Education policy affects every child, and all sides of the debate trumpet kids’ interests as the heart behind their cause. And most sides believe it. With parents, the argument tends to orbit around values, that is, whose values should be taught in public schools. This struggle to decide whose values should be taught can be seen in states as different as Texas and California.

Rather than controlling how others’ children should be taught, those decisions should be removed from the political realm and returned where they belong―with the family. Each parent should be able to choose a school that offers the kind of education they want for their kids. That is the beauty of “school choice.”

Arguments for school choice usually focus on how empowering parents through education scholarships or vouchers, tax credits, and digital learning programs create scientifically proven gains in math, science, and reading. But its most virtuous effect is on human dignity.

School choice is the only means by which society can respect parents’ rights to raise their children. Parents have a natural right to raise their kids according to their values and to shelter them from an overwhelming barrage of bureaucratic mandates and politically sanctioned value systems. Likewise, school choice is the only means of reform which gives harbor to teachers and school administrators from that same hurricane of red tape that keeps so many of them from fully channeling their talents and passions to prepare kids for life.

The argument I most consistently hear from opponents of school choice is that many parents are unable to make good decisions for their kids. Thus, the most vulnerable children will suffer. However, this argument has been proven wrong in empirical studies that show regular public schools improve with vouchers that allow kids to attend private schools. Yet, that is not why we should support school choice. We should support school choice because we respect freedom itself. We should support school choice because we respect the rights of parents to do their best for their kids.

Those who fear that school choice will leave vulnerable children more vulnerable shouldn’t in the name of love or compassion empower the state to curtail parents’ ability to choose. Rather than cater to our natural arrogance and wrongly call it “loving our neighbors,” why not instead practice real love? Real love demands freedom to choose to love and to sacrifice. If you see something wrong, go out and change it through human relationships―by loving your neighbors, not by stealing their liberties. Talk to your neighbor’s kids. Volunteer to tutor a friend of your family. Support parents who are struggling. Change the hearts and minds of those close to you with the sweat of your brow, not with the cold impersonal hand of government regulations.

9 thoughts on “Control Cometh Before the Fall of Education

  1. Great article. The moral superiority of freedom should always be stressed alongside the utilitarian arguments of better outcomes and efficacy.
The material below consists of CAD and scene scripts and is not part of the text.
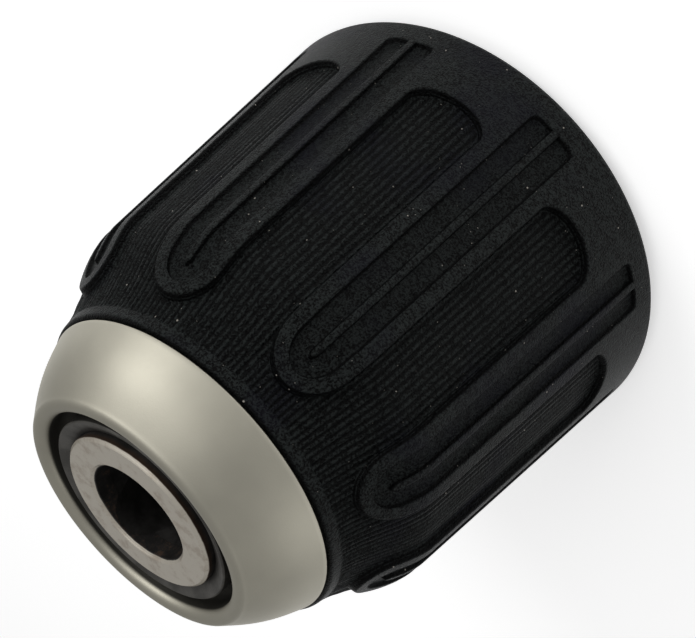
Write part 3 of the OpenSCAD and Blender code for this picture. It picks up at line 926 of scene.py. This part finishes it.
class CHUCK_OT_stage(bpy.types.Operator):
    """Sets up the floor, the soft lights, the surroundings and the camera"""

    bl_idname = "chuck.stage"
    bl_label = "Stage"

    def execute(self, context):
        s = context.scene.chuck_stage
        scene = context.scene
        half = 1.6
        corners = np.array([(-half, -half, 0), (half, -half, 0), (half, half, 0), (-half, half, 0)])
        mesh = bpy.data.meshes.new("floor")
        mesh.from_pydata(corners - (0, 0, 0.02 * MM), [], [(0, 1, 2, 3)])
        floor = bpy.data.objects.new("floor", mesh)
        scene.collection.objects.link(floor)
        f = Finish("floor_finish", Roughness=0.9, Specular_IOR_Level=0.1, Emission_Strength=0.5)
        cloudy = f.noise(9, 2, 0.5)
        tone = tuple(s.floor)
        f.set(Base_Color=f.mix(cloudy, tuple(c * 0.985 for c in tone), tone), Emission_Color=(1, 1, 1))
        f.give(floor)
        target = Vector((0, 0, 25 * MM))
        for name, toward, distance, size, power in LIGHTS:
            lamp = bpy.data.lights.new(name, "AREA")
            lamp.shape = "DISK"
            lamp.size = size * MM
            lamp.energy = power
            light = bpy.data.objects.new(name, lamp)
            away = Vector(toward).normalized()
            light.location = target + away * distance * MM
            light.rotation_euler = away.to_track_quat("Z", "Y").to_euler()
            scene.collection.objects.link(light)
        world = bpy.data.worlds.new("surroundings")
        world.use_nodes = True
        back = world.node_tree.nodes["Background"]
        back.inputs["Color"].default_value = (*s.air, 1)
        back.inputs["Strength"].default_value = s.air_strength
        scene.world = world
        scene.view_settings.view_transform = "Standard"
        self.camera(scene, s)
        return {"FINISHED"}

    def camera(self, scene, s):
        """A camera that looks down on the target, turned about its own view."""
        data = bpy.data.cameras.new("camera")
        data.lens = s.lens
        data.sensor_width = 36
        data.clip_start = 0.005
        data.clip_end = 20
        camera = bpy.data.objects.new("camera", data)
        scene.collection.objects.link(camera)
        back = Vector((0, -math.cos(s.elevation), math.sin(s.elevation)))
        up = Vector((0, math.sin(s.elevation), math.cos(s.elevation)))
        place = Vector(CAMERA_TARGET) * MM + back * s.distance
        side = up.cross(back)
        turn = Matrix.Rotation(s.roll, 3, "Z")
        pose = Matrix((side, up, back)).transposed() @ turn
        camera.matrix_world = Matrix.Translation(place) @ pose.to_4x4()
        scene.camera = camera


class CHUCK_PT_panel(bpy.types.Panel):
    """Sizes, colours and buttons for the chuck"""

    bl_idname = "CHUCK_PT_panel"
    bl_label = "Drill chuck"
    bl_space_type = "VIEW_3D"
    bl_region_type = "UI"
    bl_category = "Chuck"

    def draw(self, context):
        for group, buttons in PANEL_ROWS:
            box = self.layout.box()
            settings = getattr(context.scene, group)
            for key in settings.__annotations__:
                box.prop(settings, key)
            for button in buttons:
                box.operator(button)


PANEL_ROWS = (
    ("chuck_sleeve", ("chuck.sleeve", "chuck.rear")),
    ("chuck_nose", ("chuck.cap", "chuck.front_ring", "chuck.body")),
    ("chuck_inside", ("chuck.jaws", "chuck.nut", "chuck.bearing", "chuck.lock")),
    ("chuck_stage", ("chuck.stage",)),
)
SETTINGS = {
    "chuck_sleeve": SleeveSettings,
    "chuck_nose": NoseSettings,
    "chuck_inside": InsideSettings,
    "chuck_stage": StageSettings,
}
CLASSES = (
    *SETTINGS.values(),
    CHUCK_OT_sleeve,
    CHUCK_OT_cap,
    CHUCK_OT_front_ring,
    CHUCK_OT_body,
    CHUCK_OT_jaws,
    CHUCK_OT_nut,
    CHUCK_OT_bearing,
    CHUCK_OT_lock,
    CHUCK_OT_rear,
    CHUCK_OT_stage,
    CHUCK_PT_panel,
)


def register():
    for cls in CLASSES:
        bpy.utils.register_class(cls)
    for name, group in SETTINGS.items():
        setattr(bpy.types.Scene, name, PointerProperty(type=group))


def unregister():
    for name in SETTINGS:
        delattr(bpy.types.Scene, name)
    for cls in reversed(CLASSES):
        bpy.utils.unregister_class(cls)


def main():
    """Builds every piece and the stage."""
    register()
    for _, buttons in PANEL_ROWS:
        for button in buttons:
            family, name = button.split(".")
            getattr(getattr(bpy.ops, family), name)()


if __name__ == "__main__":
    main()
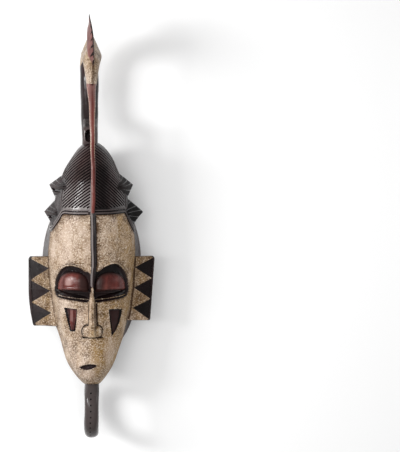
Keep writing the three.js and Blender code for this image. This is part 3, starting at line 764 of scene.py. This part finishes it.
def panelCuts(s):
    top, bottom = panel["top"] - panel["overlap"], panel["bottom"][s] + panel["overlap"]
    step = (top - bottom) / panel["triangles"]
    radius = step / math.sqrt(3) * 0.985
    line = []
    for t in (panel["triangles"] - 0.5, 0.5):
        y = top - step * t
        x = float(panelOuter(s, y)) - 1.4 - radius / 2
        line.append([s * x, y, float(panelFront(x)) + 10 - panel["cut"]])
    return cutter("panelChips", [line], rowTree, {
        "Count": panel["triangles"], "Sides": 3, "Radius": radius / 1000, "Length": 0.02,
        "Turn": math.pi if s > 0 else 0.0, "Roll": panel["tilt"]}, (1, 0, 0, 0.69 + 0.05 * s))


def panelSeam(s):
    y = np.linspace(-46, panel["bottom"][s] + 2, 50)
    x = halfWidthAt(y) * 0.985 + 0.7
    line = xyz(x * s, y, panelFront(x) + 0.1)
    return gouge("seam", [line], 1.1 + 0.4 * s, (0.1 + 0.1 * s, 0, 0, 0.85 + 0.1 * s))


# locks of hair at the sides: two sharp folds, one above the other, that end on the brow
# the right locks are painted darker than the left, as painted shade
locks = {
    "upper": {"ridge": [[34, 60, 66], [47, 64.2, 64.6], [88, 51, 59.6], [96, 45.5, 58.4], [101, 38, 57.8]],
              "top": [[34, 84], [47, 84], [96, 68]], "bottom": [[34, 37], [47, 37], [80, 42], [96, 50]],
              "curl": (0.85, 0.95), "longer": {-1: 0, 1: -1.5}, "paint": {-1: (0.28, 0.3), 1: (0.3, 0.78)}},
    "lower": {"ridge": [[34, 67, 24], [43.5, 70.8, 23.3], [80, 60.5, 20], [87, 57, 19.2], [93, 48.5, 18.8]],
              "top": [[34, 47], [43.5, 47], [80, 38], [93, 30]],
              "bottom": [[34, -3], [43.5, -3], [80, 7], [93, 13]],
              "curl": (0.9, 0.85), "longer": {-1: 1.5, 1: 7.5}, "paint": {-1: (0.28, 0.3), 1: (0.3, 0.9)}},
}
lockCut = {"strand": 0.85, "fold": 3.0, "rooted": 5}


def lockRoot(size, root, z):  # where a flank leaves the head
    y = float(profile(size[root])(z))
    share = np.clip((z - edgeAt(y)) / (frontAt(y) - edgeAt(y)), 0, 1)
    return float(halfWidthAt(y) * np.sqrt(1 - share**2)) - lockCut["rooted"], y


def lockTip(size, s, z):
    x, y = profile(size["ridge"])(z)
    low, high = size["ridge"][0][0], size["ridge"][-1][0]
    return x + size["longer"][s] * fade(high - 6, low + 14, z), y


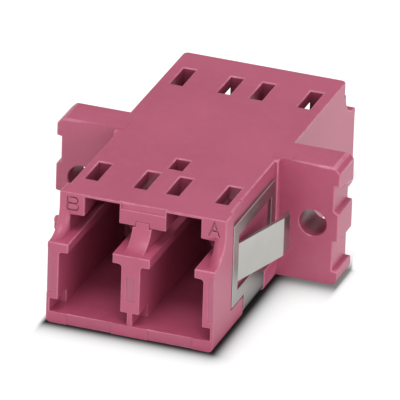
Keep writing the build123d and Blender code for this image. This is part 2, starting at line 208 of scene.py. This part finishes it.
class Wire:
    """A node's output that takes part in sums: each operator adds one Math node."""

    def __init__(self, finish, socket):
        self.finish = finish
        self.socket = socket

    def __add__(self, other):
        return self.finish.math("ADD", self, other)

    def __radd__(self, other):
        return self.finish.math("ADD", other, self)

    def __sub__(self, other):
        return self.finish.math("SUBTRACT", self, other)

    def __rsub__(self, other):
        return self.finish.math("SUBTRACT", other, self)

    def __mul__(self, other):
        return self.finish.math("MULTIPLY", self, other)

    def __rmul__(self, other):
        return self.finish.math("MULTIPLY", other, self)


class Finish:
    """Nodes of one material or of the world, all made by a single method."""

    def __init__(self, owner):
        owner.use_nodes = True
        self.owner = owner
        self.tree = owner.node_tree
        self.tree.nodes.clear()

    def node(self, kind, settings=None, inputs=None, output=0):
        """Adds a node: first its settings, then its sockets' values and links."""
        node = self.tree.nodes.new(kind)
        for key, value in (settings or {}).items():
            setattr(node, key, value)
        for key, value in (inputs or {}).items():
            if isinstance(value, Wire):
                self.tree.links.new(value.socket, node.inputs[key])
            else:
                node.inputs[key].default_value = value
        return Wire(self, node.outputs[output]) if node.outputs else None

    def math(self, operation, first, second):
        """One Math node on two values, of which at least one varies."""
        return self.node("ShaderNodeMath", {"operation": operation}, {0: first, 1: second})

    def place(self, scale=(1.0, 1.0, 1.0)):
        """Object coordinates in millimetres, stretched along each axis."""
        here = self.node("ShaderNodeTexCoord", output="Object")
        size = tuple(value / MM for value in scale)
        return self.node("ShaderNodeMapping", None, {"Vector": here, "Scale": size})

    def noise(self, where, scale, detail=2.0, roughness=0.5):
        """Cloudy pattern from 0 to 1, with about scale clouds to the millimetre."""
        values = {"Vector": where, "Scale": scale, "Detail": detail, "Roughness": roughness}
        return self.node("ShaderNodeTexNoise", None, values, "Fac")

    def spread(self, value, low, high, to_low=0.0, to_high=1.0):
        """Maps low..high on to to_low..to_high, clamped and eased."""
        settings = {"interpolation_type": "SMOOTHSTEP", "clamp": True}
        values = {"Value": value, "From Min": low, "From Max": high, "To Min": to_low, "To Max": to_high}
        return self.node("ShaderNodeMapRange", settings, values)

    def mix(self, factor, first, second):
        """The first colour where the factor is 0 and the second where it is 1."""
        settings = {"data_type": "RGBA", "clamp_factor": True}
        values = {MIX_FACTOR: factor}
        for key, colour in ((MIX_FIRST, first), (MIX_SECOND, second)):
            values[key] = linear(colour) if isinstance(colour, tuple) else colour
        return self.node("ShaderNodeMix", settings, values, MIX_RESULT)

    def split(self, vector):
        """The vector's x, y and z."""
        parts = self.node("ShaderNodeSeparateXYZ", None, {"Vector": vector})
        return [Wire(self, output) for output in parts.socket.node.outputs]

    def attribute(self, name):
        """The mesh attribute of this name as a value."""
        return self.node("ShaderNodeAttribute", {"attribute_name": name}, None, "Fac")

    def bump(self, height, strength, distance):
        """Normal tilted by the height's slope."""
        values = {"Height": height, "Strength": strength, "Distance": distance}
        return self.node("ShaderNodeBump", None, values)

    def seen(self):
        """1 for rays from the camera, also by way of gloss or glass, and 0 for those that carry light."""
        path = self.node("ShaderNodeLightPath").socket.node.outputs
        camera = Wire(self, path["Is Camera Ray"])
        glossy = self.math("MAXIMUM", camera, Wire(self, path["Is Glossy Ray"]))
        return self.math("MAXIMUM", glossy, Wire(self, path["Is Transmission Ray"]))

    def surface(self, values):
        """Ends the material in one shader with these values, and gives the material."""
        shader = self.node("ShaderNodeBsdfPrincipled", None, values)
        self.node("ShaderNodeOutputMaterial", None, {"Surface": shader})
        return self.owner


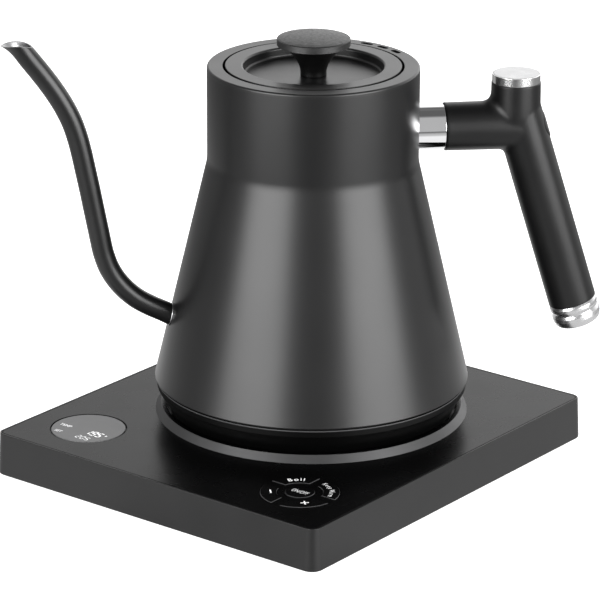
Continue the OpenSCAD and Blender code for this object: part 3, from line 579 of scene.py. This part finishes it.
# ---------------------------------------------------------------------------
# kettle: foot, body, rim
# ---------------------------------------------------------------------------
foot = rounded([(23, 21.15, 0.3), (67.5, 21.15, 0.6), (69.7, 25.9, 3.0), (74.95, 35.1, 0.8), (75.05, 37.85, 0.12), (72.6, 37.85), (72.4, 35.3), (67.6, 26.4), (65.8, 23.15),
                (25, 23.15), (25, 34.3), (23, 34.3)], n=5)
build("kettle_foot_moulding", [lathe(foot, 200)], "kettle", M["foot"], ["kettle_foot"])
# the trim's outer face is grey; its top and inner faces carry painted shade, a black line under the body's edge
trim = rounded([(72.95, 37.9), (75.2, 37.9, 0.12), (75.2, 38.42, 0.12), (75.0, 38.42), (73.9, 38.45), (73.9, 39.2), (72.95, 39.2)], n=3)
v, f, _ = lathe(trim, 240)
lit = [i for i, (r, z) in enumerate(trim) if r > 74.9]
build("foot_trim_line", [(v, [q for q in f if all(k // 240 in lit for k in q)], 0), (v, [q for q in f if not all(k // 240 in lit for k in q)], 1)],
      "kettle", [M["trim"], M["void"]], ["foot_trim"])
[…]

  2. Kitzhaber is a walking example of the modern day faulty proverb, “if the government plan isn’t working, the government plan isn’t big enough and needs to be enlarged.” In Kitzhaber’s case, Kitzhaber I (’94-’02) devised the CanSim testing program to steer public education. After CanSim went down in flames earlier in the 00s after investing millions of state taxpayer dollars in it, Kitzhaber II (2011 – ) comes back and now thinks his centralized CanSim attempt just wasn’t all inclusive enough. Nope he proposes to extend state control over public education all the way into the woman’s womb, from the fetus and on through all the way to 22 to 24 years old.

    Most people saw this same old Kitzhaber governance coming when voting between him and his opponent Chris Dudley; If Dudley would have had some demonstrated government office experience, he would’ve probably won over Governor “mulligan.” Oregon’s government central planning induced economic coma instead continues.

  3. It isn’t that parents don’t make the best decisions they can for their children. But, we must be concerned with the choices they have to choose from. Agenda 21 has targeted Oregon Charter Schools to further their indoctrination. How many parents know about Agenda 21? Do you think a parent would recognize indoctrination of Agenda 21 issues? I have read a lot about Agenda 21 and it is hard to recognize where taking care of our earth crosses over into indoctrination against a free society and even against their own parents. And, I agree with Bob. With our governor, no child is safe, even home school materials are being infiltrated. Maybe we should concentrate more on educating school boards and administrators so parents have better choices, rather than more choices.

  4. If control is not implemented at an early age, it becomes increasingly difficult to implement. Thus: all day kindergarten. “Free” breakfast, “free lunch” – even when school’s not in session. The new “Muppet” , the “food insecure” Lily, that the show hopes will help personify the voice of the the 17 million Americans who often times cannot afford to eat. “You see, well, it‘s just that sometimes we can’t always afford to buy all the food that we need,” Lily said. “I mean, but we’ve been finding lots of ways that we can get help…Yeah, for example, at school, at school I get a free breakfast and a lunch…part of the meal plan.”

    Indoctrinate them early, and they’re yours for life.

  5. Well stated arguments Mrs. Martin, I appreciate the work you do.

    As to Mr. Clark’s assertion regarding nominee Dudley…Kitzhaber didn’t win that contest because Chris Dudley lacked experience working in government, the OrGOP lost the contest when their members nominated a candidate who was willing to violate any standard or principle in order to please whatever group he happened to be speaking to at any given time.

    Republican primary voters wrongly assumed that celebrity would spell victory in 2010….which was different from previous contest where they wrongly assumed that moderation would spell victory.

  6. The statement about government fascists: “Their intentions feel like love, though they may really be driven by fear or distrust. Similarly, most individuals in power whom I’ve gotten to know genuinely feel that by controlling others they are helping people and making the world better” gives me pause on behalf of the over 100 million murder victims of worldwide Communism.

  7. I think you’re on to something with your comments about motivation. I remember the first time I read The Communist Manifesto. What struck me was how *religious* it was. It sounded in so many places so much like the Christian vision of heaven, only without God.

    Similarly, I think the nanny state mentality often comes from a very deep religious desire (albeit often without any god attached) to care for the poor–whether they’re economically poor or just too intellectually and spiritually impoverished to catch the progressive vision and know what’s best for them. In any event, they (we!) are disadvantaged and need to be cared for. Or so, I suspect, the subconscious line of thought goes.

    1. Christina,

      Great job on this article. As a parent, I feel held hostage by the public school system. Would LOVE a voucher or tax credit!

      How many public school employees are really just afraid of the competition? Their union keeps them safe from too much scrutiny. Teachers should be rewarded for the quality of their teaching, not seniority.